2. GSTR-2B is now a ‘draft’ until actions are final
From now on, the GSTR-2B generated on the 14th of every month is considered a ‘Draft’. If you make any actions in IMS after the 14th, you must re-compute GSTR-2B to file GSTR-3B.
Scenario |
Impact |
No action in IMS after 14th |
Use draft GSTR-2B directly for 3B |
Action taken in IMS after 14th |
Must re-compute GSTR-2B before filing 3B |
Skipped re-computation (If actions performed after 14th) |
GSTR-3B filing will be locked |
Note: GSTR-3B can’t be filed unless re-computation is completed only if the actions are performed after 14th.
(Tip: It’s best to act on invoices before the 14th to avoid last-minute recalculations.)
3. Early actions reflect in draft GSTR-2B
If you reject or mark invoices pending before the 14th, they are excluded from draft GSTR-2B. This gives you more control over your ITC and ensures only relevant invoices are reflected.
Example: You spot an invoice uploaded against your GSTIN that doesn’t belong to you. If you reject it before the 14th, it won’t show in your draft GSTR-2B — and you won’t accidentally claim ineligible ITC.
4. Rejected and pending invoices won’t appear in GSTR-2B
If you mark any invoice as ‘rejected’ or ‘pending’ before the 14th of the month, it will be excluded from that month’s GSTR-2B. In case of pending invoices, they are kept on hold and won’t be considered for ITC in the current return cycle.
However, once the discrepancies are resolved or clarifications are received, you can take appropriate action and claim them in future returns. This process helps ensure only eligible and accurate invoices are reflected in your GSTR-2B.
5. QRMP taxpayer alert
If you're under the QRMP (Quarterly Return, Monthly Payment) scheme, GSTR-2B will be generated only once per quarter. That means you won’t receive GSTR-2B for Month 1 and 2—only for the third month of the quarter. However, you can continue to view the invoices and take actions on IMS dashboard anytime and all such actions will be include when GSTR-2B is generated.
(Tip: Plan ITC claims accordingly — you’ll only get visibility in the 3rd month.)
Impact of IMS on GSTR-3B
GSTR-3B is where you declare outward/inward supplies, pay taxes, and claim ITC.
1. GSTR-2B is now dependent on GSTR-3B
Earlier, GSTR-2B was generated independently every month.
Now, GSTR-2B for a month will only be generated after filing the GSTR-3B for the previous month.

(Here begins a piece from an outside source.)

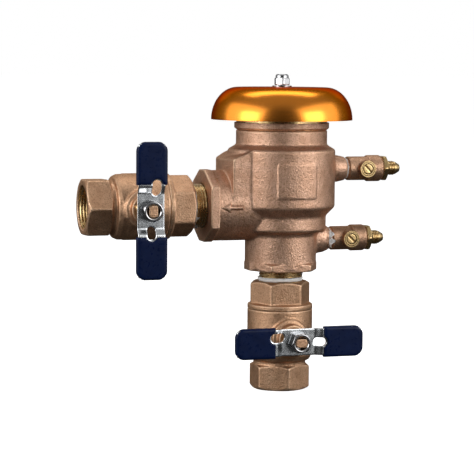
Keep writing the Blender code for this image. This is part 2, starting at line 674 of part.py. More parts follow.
def make_handle(name, finishes, turn):
    handle = add_object(f"{name}_handle", handle_strip(), finishes["steel"], turn)
    half_turn = Matrix.Rotation(pi, 4, "Z")
    for side, facing in (("a", None), ("b", half_turn)):
        cut(handle, prism(slot_outline(*SLOTS[side]), PLATE_LOW - 2, BLADE_LOW + PLATE_THICK + 2, facing))
    flat_half = STEM_FLAT + GAP
    hole = [(x, max(-flat_half, min(flat_half, y))) for x, y in circle(STEM_END_R + GAP, 24)]
    cut(handle, prism(hole, PLATE_LOW - 1, PLATE_LOW + PLATE_THICK + 1))
    nut_low = PLATE_LOW + PLATE_THICK + GAP
    nut_high = 53.1
    nut_corner = 8.2
    nut = add_object(f"{name}_handle_nut", prism(hexagon(14.3, 10), nut_low, nut_high),
                     finishes["chrome"], turn)
    trim(nut, turned([(0, nut_low), (nut_corner, nut_low), (nut_corner, nut_high - 1.0), (6.7, nut_high),
                      (0, nut_high)], STEPS_SMALL))
    cut(nut, rod(STEM_END_R + GAP, nut_low - 1, nut_high + 1, STEPS_SMALL))
    make_grip(name, "a", finishes, turn)
    make_grip(name, "b", finishes, turn)


def make_valve(name, place, retainer_corner, finishes):
    """A ball valve along its own +Z from the pipe's end, with its stem towards -Y, shown shut."""
    root = add_empty(f"{name}_valve", place)
    turn = add_empty(f"{name}_valve_turn", moved(0, 0, BALL_U) @ TOWARDS_VIEWER, root)
    make_valve_body(name, finishes, root)
    make_retainer(name, finishes, root, retainer_corner)
    make_seats(name, finishes, root)
    make_ball(name, finishes, turn)
    make_stem(name, finishes, turn)
    make_gland(name, finishes, turn)
    make_handle(name, finishes, turn)


# ---------------------------------------------------------------- test cocks

COCK_BORE_R = 1.9
PLUG_R = 5.2
PLUG_END_R = 3.95  # the slotted end that shows


def make_cock(name, height, boss_end, finishes):
    """A test cock along its own +Z out of its boss, with a slotted plug facing -Y."""
    start = boss_end + COCK_GAP
    root = add_empty(f"{name}_cock", moved(start, 0, height) @ ALONG_X)
    turn = add_empty(f"{name}_cock_turn", moved(0, 0, COCK_PLUG_U) @ TOWARDS_VIEWER, root)
    to_plug = Matrix.Translation((0, 0, COCK_PLUG_U)) @ TOWARDS_VIEWER
    thread_r = COCK_SOCKET_R - GAP
    tail = GAP - COCK_SOCKET_DEPTH

    body = add_object(f"{name}_cock_body", turned([
        (0, tail), (thread_r, tail), (thread_r, 0), (8.2, 0), (9.25, 1.2), (9.25, 16.4), (10.25, 17.4),
        (10.25, 27.0), (9.4, 28.5), (0, 28.5),
    ], STEPS_MEDIUM), finishes["bronze"], root)
    face = 13.0
    add(body, turned([(0, 0), (6.9, 0), (6.4, face), (0, face)], STEPS_SMALL, to_plug))
    cut(body, turned([(0, tail - 1), (COCK_BORE_R, tail - 1), (COCK_BORE_R, 19.5), (5.3, 19.5),
                      (5.3, 29.5), (0, 29.5)], STEPS_TINY))
    cut(body, rod(PLUG_R + GAP, -6.5, face + 1, STEPS_TINY, to_plug))

    plug = add_object(f"{name}_cock_plug", turned([
        (0, -6.2), (PLUG_R, -6.2), (PLUG_R, 7.4), (PLUG_END_R, 7.4), (PLUG_END_R, 12.3),
        (PLUG_END_R - 0.3, 12.7), (0, 12.7),
    ], STEPS_SMALL), finishes["brass"], turn)
    across = Matrix.Rotation(radians(-45), 4, "Z")
    cut(plug, rod(COCK_BORE_R, -8, 8, STEPS_TINY, across @ ALONG_X))
    groove = box((-6, -0.6, 11.3), (6, 0.6, 14))
    bmesh.ops.transform(groove, matrix=across, verts=groove.verts)
    cut(plug, groove)
    gland_inner = PLUG_END_R + GAP
    add_object(f"{name}_cock_packing", turned(ring(gland_inner, PLUG_R, 7.7, 9.7), STEPS_SMALL),
               finishes["rubber"], turn)
    add_object(f"{name}_cock_gland", turned(ring(gland_inner, PLUG_R, 10.0, face), STEPS_SMALL),
               finishes["brass"], turn)

    flare = add_object(f"{name}_cock_flare", turned([
        (0, 19.8), (5.0, 19.8), (5.0, 29.5), (4.7, 29.5), (4.7, 34.0), (5.55, 34.6), (5.55, 40.6),
        (4.7, 41.3), (2.9, 44.4), (0, 44.4),
    ], STEPS_SMALL), finishes["brass"], root)
    add(flare, prism(hexagon(18.6, 30), 28.8, 32.6))
    cut(flare, rod(2.2, 19, 45))

    lay_along_x = ALONG_X.copy()
    lay_along_x.translation = (0, 0, height)
    tape = ring(COCK_SOCKET_R, COCK_SOCKET_R + 0.9, boss_end + GAP, start - GAP)
    add_object(f"{name}_cock_tape", turned(tape, STEPS_SMALL, lay_along_x), finishes["white"])


def main():
    for item in list(bpy.data.objects):
        bpy.data.objects.remove(item, do_unlink=True)
    finishes = make_finishes()
    make_body(finishes)
    make_bonnet(finishes)
    make_canopy(finishes)
    make_air_inlet(finishes)
    make_check(finishes)
    make_nipples(finishes)
    outlet_end = OUTLET_FACE_X - OUTLET_NIPPLE_SHOWN - VALVE_LENGTH
    make_valve("inlet", Matrix(), -5, finishes)
    make_valve("outlet", moved(outlet_end, 0, OUTLET_Z) @ ALONG_X, 0, finishes)
    make_cock("upper", UPPER_COCK_Z, UPPER_BOSS_END, finishes)
    make_cock("lower", LOWER_COCK_Z, LOWER_BOSS_END, finishes)


main()
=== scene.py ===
"""Looks of a backflow preventer: a pressure vacuum breaker with two ball valves and two test cocks.

Shapes are made in millimetres. Castings, stampings and nuts are distance fields that are skinned with a fine
mesh, so their edges are rounded as a mould or a press leaves them. Turned parts are revolved outlines.
"""
from math import cos, hypot, pi, radians, sin, sqrt, tan, tau

import bpy
import numpy as np
from mathutils import Matrix, Vector


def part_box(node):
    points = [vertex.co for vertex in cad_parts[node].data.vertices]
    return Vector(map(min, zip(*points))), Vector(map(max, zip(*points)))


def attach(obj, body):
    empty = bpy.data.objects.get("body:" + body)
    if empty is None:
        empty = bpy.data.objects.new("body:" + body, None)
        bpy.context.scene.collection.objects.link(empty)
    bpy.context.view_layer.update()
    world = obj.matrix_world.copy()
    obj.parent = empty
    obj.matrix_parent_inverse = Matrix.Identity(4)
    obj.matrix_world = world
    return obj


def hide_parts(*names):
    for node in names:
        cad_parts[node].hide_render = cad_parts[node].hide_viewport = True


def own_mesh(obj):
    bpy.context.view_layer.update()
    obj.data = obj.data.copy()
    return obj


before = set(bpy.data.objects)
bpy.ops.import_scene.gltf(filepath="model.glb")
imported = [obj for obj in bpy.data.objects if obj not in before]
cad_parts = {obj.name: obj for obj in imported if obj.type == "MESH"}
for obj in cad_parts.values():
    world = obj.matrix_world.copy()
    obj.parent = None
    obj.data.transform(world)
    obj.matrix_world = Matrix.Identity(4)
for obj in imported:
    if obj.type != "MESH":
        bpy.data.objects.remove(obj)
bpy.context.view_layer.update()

MM = 0.001


def span(node):
    """A node's lowest and highest corner, in millimetres."""
    return [[value / MM for value in corner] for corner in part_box(node)]


# Places and main sizes, from the CAD model
BODY_LOW, BODY_HIGH = span("body_casting")
FOOT_Z = BODY_LOW[2]
NECK_TOP = BODY_HIGH[2]
OUTLET_FACE_X = BODY_LOW[0]
UPPER_BOSS_END = BODY_HIGH[0]
CANOPY_LOW, CANOPY_HIGH = span("canopy")
CANOPY_R = CANOPY_HIGH[0]
INLET_NIPPLE = span("inlet_nipple")
OUTLET_NIPPLE = span("outlet_nipple")
OUTLET_Z = (OUTLET_NIPPLE[0][2] + OUTLET_NIPPLE[1][2]) / 2
OUTLET_END_X = span("outlet_valve_body")[0][0]
UPPER_TAPE = span("upper_cock_tape")
LOWER_TAPE = span("lower_cock_tape")
UPPER_COCK_Z = (UPPER_TAPE[0][2] + UPPER_TAPE[1][2]) / 2
LOWER_COCK_Z = (LOWER_TAPE[0][2] + LOWER_TAPE[1][2]) / 2
GAP = 0.3  # the CAD model leaves this much between pieces that touch
LOWER_BOSS_END = LOWER_TAPE[0][0] - GAP
BALL_U = 41.5  # the ball's centre, along a valve from its outer end
COCK_PLUG_U = 14.1  # the plug's axis, along a test cock from its inner end
PIPE_PITCH = 2.2

ALONG_X = Matrix.Rotation(pi / 2, 4, "Y")
TOWARDS_FRONT = Matrix.Rotation(pi / 2, 4, "X")
INLET_VALVE = Matrix()
OUTLET_VALVE = Matrix.Translation((OUTLET_END_X, 0, OUTLET_Z)) @ ALONG_X
AT_OUTLET = Matrix.Translation((0, 0, OUTLET_Z)) @ ALONG_X


# ---------------------------------------------------------------- outlines and distance fields

def filleted(corners, steps=5):
    """An outline whose corners (u, v, radius) are rounded. A corner without a radius stays sharp."""
    points = []
    for i, corner in enumerate(corners):
        here = Vector(corner[:2])
        if len(corner) == 2:
            points.append(tuple(here))
            continue
        back = Vector(corners[i - 1][:2]) - here
        ahead = Vector(corners[(i + 1) % len(corners)][:2]) - here
        reach = min(corner[2] / tan(back.angle(ahead) / 2), 0.49 * back.length, 0.49 * ahead.length)
        start = here + back.normalized() * reach
        end = here + ahead.normalized() * reach
        for k in range(steps + 1):
            t = k / steps
            points.append(tuple(start * (1 - t) ** 2 + here * (2 * t * (1 - t)) + end * t ** 2))
    return points


BEYOND_AXIS = -20.0


def to_axis(*corners):
    """A turned solid's outline. It runs past the axis, so that the axis isn't an edge."""
    return [(BEYOND_AXIS, corners[0][1]), *corners, (BEYOND_AXIS, corners[-1][1])]


def inside(outline, u, v):
    """Signed distance to a closed outline of (u, v) points, below zero inside it."""
    nearest = np.full(u.shape, np.inf)
    within = np.zeros(u.shape, bool)
    for (u0, v0), (u1, v1) in zip(outline, outline[1:] + outline[:1]):
        du, dv = u1 - u0, v1 - v0
        length = du * du + dv * dv
        if length == 0:
            continue
        from_u, from_v = u - u0, v - v0
        along = np.clip((from_u * du + from_v * dv) / length, 0, 1)
        nearest = np.minimum(nearest, (from_u - along * du) ** 2 + (from_v - along * dv) ** 2)
        if dv:
            within ^= ((v0 > v) != (v1 > v)) & (u < u0 + from_v * du / dv)
    return np.where(within, -1, 1) * np.sqrt(nearest)


def hexagon(u, v, across_flats, corner_angle=0.0):
    """Distance to the sides of a hexagon that has a corner at corner_angle degrees."""
    far = None
    for k in range(3):
        side = radians(corner_angle + 30 + 60 * k)
        reach = np.abs(u * cos(side) + v * sin(side)) - across_flats / 2
        far = reach if far is None else overlap(far, reach, 0.9)
    return far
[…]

For example, May’s GSTR-2B will be generated only after you file April’s GSTR-3B. This synchronization ensures cleaner reporting and prevents ITC mismatches.
2. Rejection of credit notes adds to supplier’s liability
If a buyer rejects a credit note, it is added to the supplier’s liability in the next month’s GSTR-3B (Section 3.1a). However, since there is no clear breakup in GSTR-3B to show this liability addition, suppliers might miss it and not understand why they are paying extra. Here’s an example for your reference:
Scenario |
A supplier uploads an invoice against the wrong GSTIN. The buyer rejects it. To nullify the sale, the supplier issues a credit note — again to the wrong GSTIN — which is also rejected. |
Outcome |
The credit note rejected by the buyer gets added back as liability in the supplier’s next GSTR-3B. Since there's no breakup shown in GSTR-3B, the supplier may not realize this, leading to double taxation with no ITC reversal. |
Solution |
Don’t issue credit notes to fix such issues — amend the original invoice instead. This avoids unnecessary tax liability and ensures cleaner reconciliation. |
3. Avoid bulk credit notes
Issuing a credit note against multiple invoices might seem convenient, but it can create complications if the credit note is rejected. Since it’s not linked to a single invoice, tracing the issue becomes difficult — leading to mismatches and unresolved liabilities in your returns.
(Tip: To avoid confusion and ensure easier reconciliation, issue credit notes against individual invoices whenever possible.)
RCM invoices and IMS: No action possible
RCM (reverse charge mechanism) invoices are not displayed in IMS. This means buyers:
- Cannot accept, reject, or mark them as pending.
- May mistakenly end up paying liability again if a forward charge invoice is wrongly uploaded as RCM.
This is particularly common in industries like transportation, where operators may not fully understand GST categories. For example, a transporter uploads a forward charge invoice as RCM. Buyer pays tax under RCM and claims ITC. Later, seller amends the invoice as forward charge—but buyer loses actual ITC since rejection wasn’t possible initially.
Best practices: What you need to do
Buyer |
1. Review and act on IMS dashboard before the 14th of every month. 2. Re-compute GSTR-2B if you take any action after the 14th of next month. |
Supplier |
1. Avoid credit notes against the wrong GSTIN. Amend the invoice instead. 2. File GSTR-3B on time to ensure timely GSTR-2B generation for your buyers. |
In conclusion
By enabling better visibility and timely control over your purchase invoices, IMS helps reduce errors, avoid ineligible ITC claims, and ensures cleaner, more accurate return filing. While it adds a layer of responsibility in taking timely actions, the benefits like minimised ITC mismatches, dispute prevention, and improved accuracy, far outweighs the effort.